What is the current thinking on bringing this to Julia? This type of quadratic form x'Qy (often with x = y and Q symmetric) is ubiquitous in math-optimization (I'm surprised there is no blas function for it). I see there is some implementation in PDMats.jl for the case where Q is PSD (which is restrictive). Brief related discussion: https://discourse.julialang.org/t/matrix-multiplication-a-b-a

chriscoey on 9 May 2019

@chriscoey I suspect this might be an issue waiting for someone to contribute a pull request to LinearAlgebra?
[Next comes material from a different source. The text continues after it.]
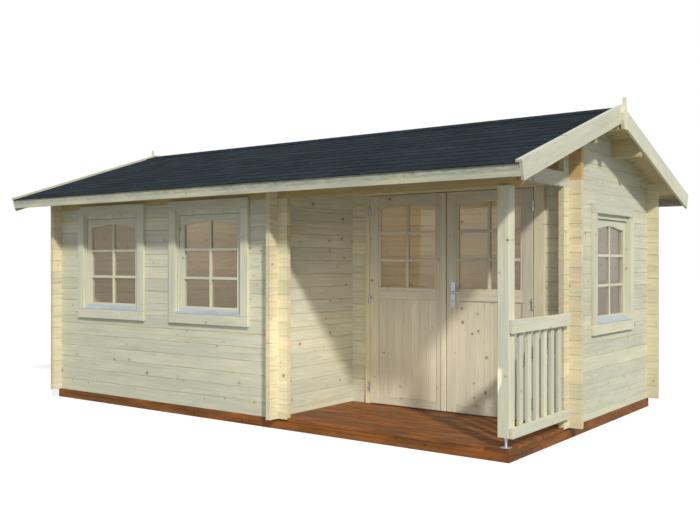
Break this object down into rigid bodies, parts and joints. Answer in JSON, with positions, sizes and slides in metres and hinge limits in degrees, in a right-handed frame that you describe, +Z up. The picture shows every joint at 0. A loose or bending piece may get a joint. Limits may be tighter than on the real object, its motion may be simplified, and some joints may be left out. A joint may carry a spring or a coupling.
{
  "type": "log garden cabin with a corner veranda",
  "caption": "Log garden cabin with interlocked corner joints, a shingled gable roof, a corner veranda with post and railing, windows, and a glazed double door that opens outwards.",
  "frame": {"origin": "centre of the plan at ground level, under the bearers", "axes": "+X along the ridge towards the gable with the veranda, -Y the front that the doors face, +Z up"},
  "size_m": [5.684, 3.7232, 2.7056],
  "materials": {
    "log_wood": "matte",
    "trim_wood": "matte",
    "door_wood": "matte",
    "floor_wood": "matte",
    "treated_wood": "matte",
    "bitumen_shingle": "matte",
    "window_glass": "gloss",
    "drip_metal": "satin",
    "zinc_steel": "satin",
    "handle_steel": "satin"
  },
  "bodies": {
    "cabin": {"foundation_frame": "treated_wood", "veranda_deck": "treated_wood", "room_floor": "floor_wood", "front_wall": "log_wood", "front_plate_beam": "log_wood", "left_gable_wall": "log_wood", "back_wall": "log_wood", "right_gable_wall": "log_wood", "right_plate_log": "log_wood", "right_gable_peak": "log_wood", "recess_side_wall": "log_wood", "door_wall_left": "log_wood", "door_wall_right": "log_wood", "door_wall_over": "log_wood", "purlins": "log_wood", "back_plate_log": "log_wood", "roof_boards_front": "trim_wood", "roof_boards_back": "trim_wood", "shingles_front": "bitumen_shingle", "shingles_back": "bitumen_shingle", "ridge_cap": "bitumen_shingle", "fascia_boards": "trim_wood", "bargeboards": "trim_wood", "barge_cover_strips": "trim_wood", "finials": "trim_wood", "corner_post": "trim_wood", "post_foot": "zinc_steel", "railing": "trim_wood", "window_casings": "trim_wood", "window_frames": "door_wood", "window_sashes": "door_wood", "window_glass": "window_glass", "window_drip_sills": "drip_metal", "door_frame": "door_wood", "door_casing": "trim_wood", "door_threshold": "floor_wood", "frame_hinges": "zinc_steel"},
    "left_door": {"left_door_leaf": "door_wood", "left_door_glass": "window_glass", "left_door_hinges": "zinc_steel"},
    "right_door": {"right_door_leaf": "door_wood", "right_door_glass": "window_glass", "right_door_hinges": "zinc_steel", "handle_plates": "handle_steel"},
    "lever": {"door_lever": "handle_steel"}
  },
  "joints": [
    {"name": "left_door_hinge", "type": "hinge", "parent": "cabin", "child": "left_door", "pos_m": [0.656, -0.4805, 1.051], "axis": [0, 0, -1], "range_deg": [0, 100]},
    {"name": "right_door_hinge", "type": "hinge", "parent": "cabin", "child": "right_door", "pos_m": [2.256, -0.4805, 1.051], "axis": [0, 0, 1], "range_deg": [0, 100]},
    {"name": "lever_turn", "type": "hinge", "parent": "right_door", "child": "lever", "pos_m": [1.5245, -0.452, 1.126], "axis": [0, 1, 0], "range_deg": [0, 40], "stiffness_Nm_per_rad": 1, "springref_deg": -11.46}
  ]
}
The discussion above seems pretty receptive to the idea.

andyferris on 10 May 2019

👍1

So, we do have a ternary * for Diagonals, and I quickly wrote up one for SparseMatrixCSC and AbstractVectors:

function *(x::Adjoint{<:Any,<:AbstractVector}, A::SparseMatrixCSC, y::AbstractVector)
    length(x) == A.m || throw(DimensionMismatch())
    A.n == length(y) || throw(DimensionMismatch())
    T = promote_type(eltype(x), eltype(A), eltype(y))
    out = T(0)
    rvals = rowvals(A)
    nzvals = nonzeros(A)

    @inbounds for col = 1:A.n
        temp = T(0)
        for k in nzrange(A, col)
            temp += x[rvals[k]] * nzvals[k]
        end
        out += temp * y[col]
    end
    return out
end

Would we insert this into SparseArrays as is (perhaps together with @simonbyrne's all-sparse version above), or should we introduce a generic dot(x, A, y) first, make it throw in general, but have more specific implementations and make the ternary *s call those?